Self-attention, in brief

What you’ll learn

This is the opener of Phase 2 (How models think: the transformer architecture) in Track 5 (AI Foundations). The Stanford CME 295 course materials (syllabus, schedule, the Amidi cheatsheets) are at cme295.stanford.edu. Phase 1 left you with a sequence of dense, position-aware vectors, one per token, ready to flow into the model.

This lesson is the mechanism that turns those vectors into a model that knows which words go with which: self-attention. It opens on the canonical the animal didn’t cross the street because it was too tired example (your reading brain connects it to animal, not street, without conscious effort) and traces what RNNs structurally couldn’t do (long-range decay, no parallelism). It builds the query-key-value (Q-K-V) library analogy, walks the three-step formula (similarity / scale by √d_k / softmax-weighted sum), distinguishes self-attention from cross-attention by which sequence supplies each vector, and works one full attention computation by hand on three tokens so the formula stops being a black box.

Where this fits

This is lesson 1 of Phase 2, How models think: the transformer architecture, and the Phase 2 opener.
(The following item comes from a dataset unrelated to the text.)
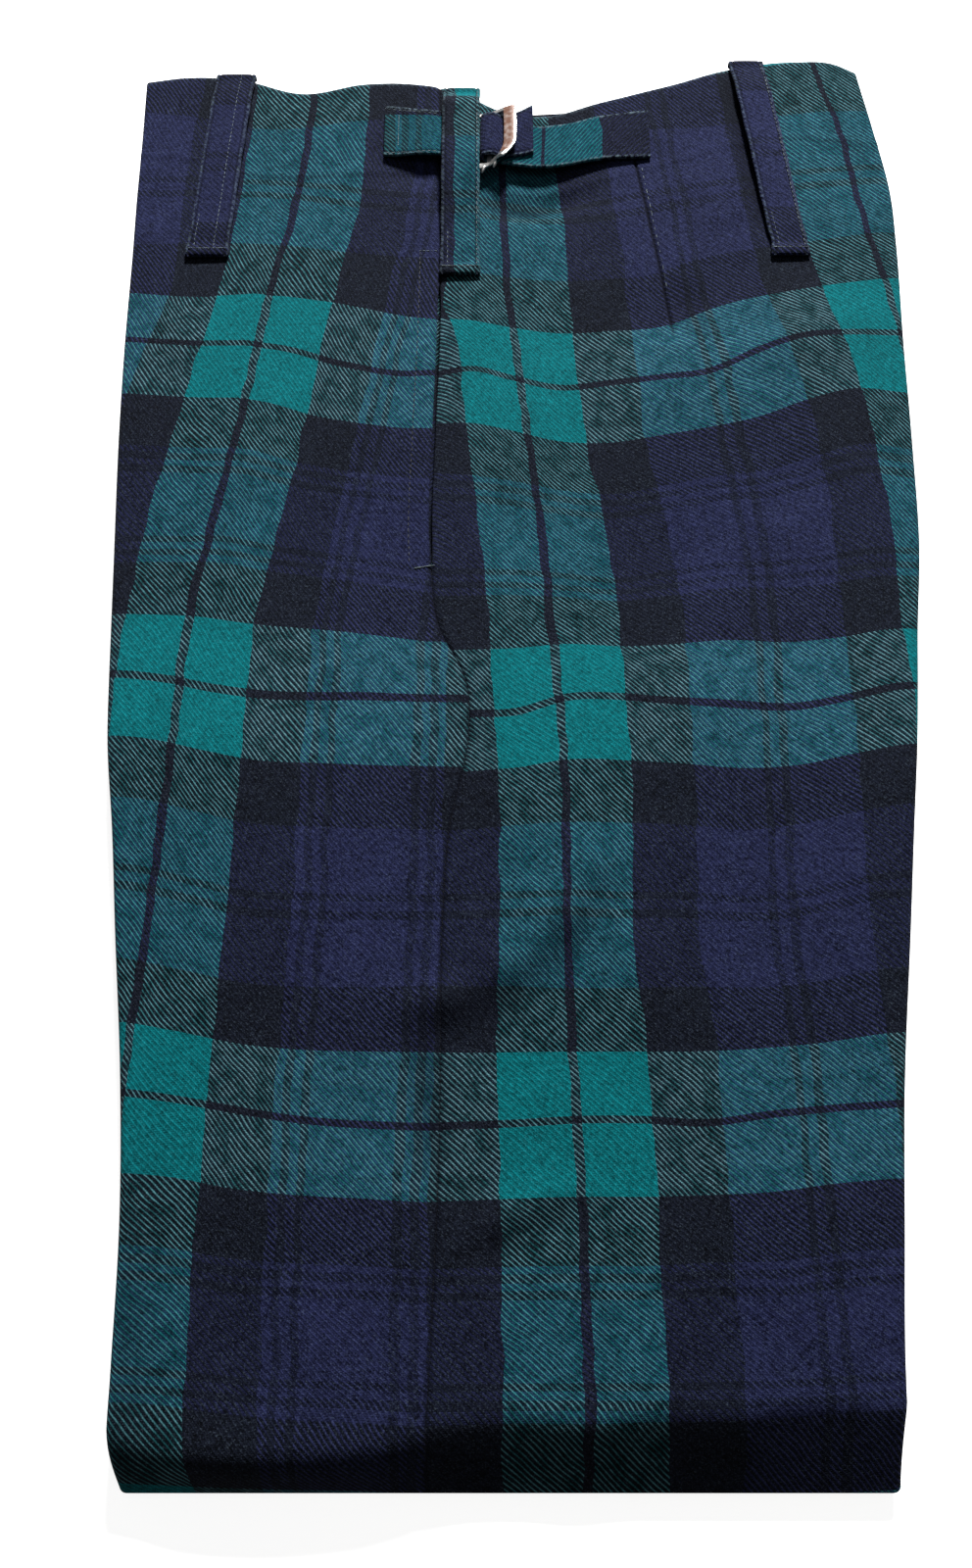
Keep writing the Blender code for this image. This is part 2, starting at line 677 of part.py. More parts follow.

Phase 1 traced a sentence from raw text through tokens, embeddings, and positional information into a sequence of dense vectors. This lesson covers what the model does with those vectors: the attention mechanism. The next lesson is Multi-head attention, which extends this single-head computation to many running in parallel. The rest of Phase 2 then builds out the wrapping pieces (transformer block, position embeddings inside attention via RoPE, normalization, attention efficiency tricks, encoder-decoder/T5, and BERT in two passes).

Before you start

Prerequisites: the Phase 1 lessons, especially How AI reads tokens and Embeddings. This lesson assumes you know what a token ID is and what an embedding vector represents. You don’t need prior ML background beyond that. If you’re rusty on what a dot product does, watch 3Blue1Brown’s “Dot products and duality” (about 14 minutes) before you start. It’s the one piece of math intuition the lesson assumes; everything else is explained inline.

By the end, you’ll be able to

Explain in plain language what attention does and why it replaced the sequence-by-sequence approach RNNs used
Distinguish self-attention from cross-attention by which sequence each of Q, K, and V comes from
Decompose the attention formula into the role each of its three inputs (query, key, value) plays in producing one score
Run the attention computation by hand on a small worked matrix of three tokens, and read the resulting softmax weights as percentages of attention
Recognize that attention weights are part of the computation, not a courtroom-quality explanation of why a model said what it said

Time and difficulty

Read time: about 25 minutes
Practice time: about 20 minutes (a worked attention computation on paper, plus flashcards)
Difficulty: standard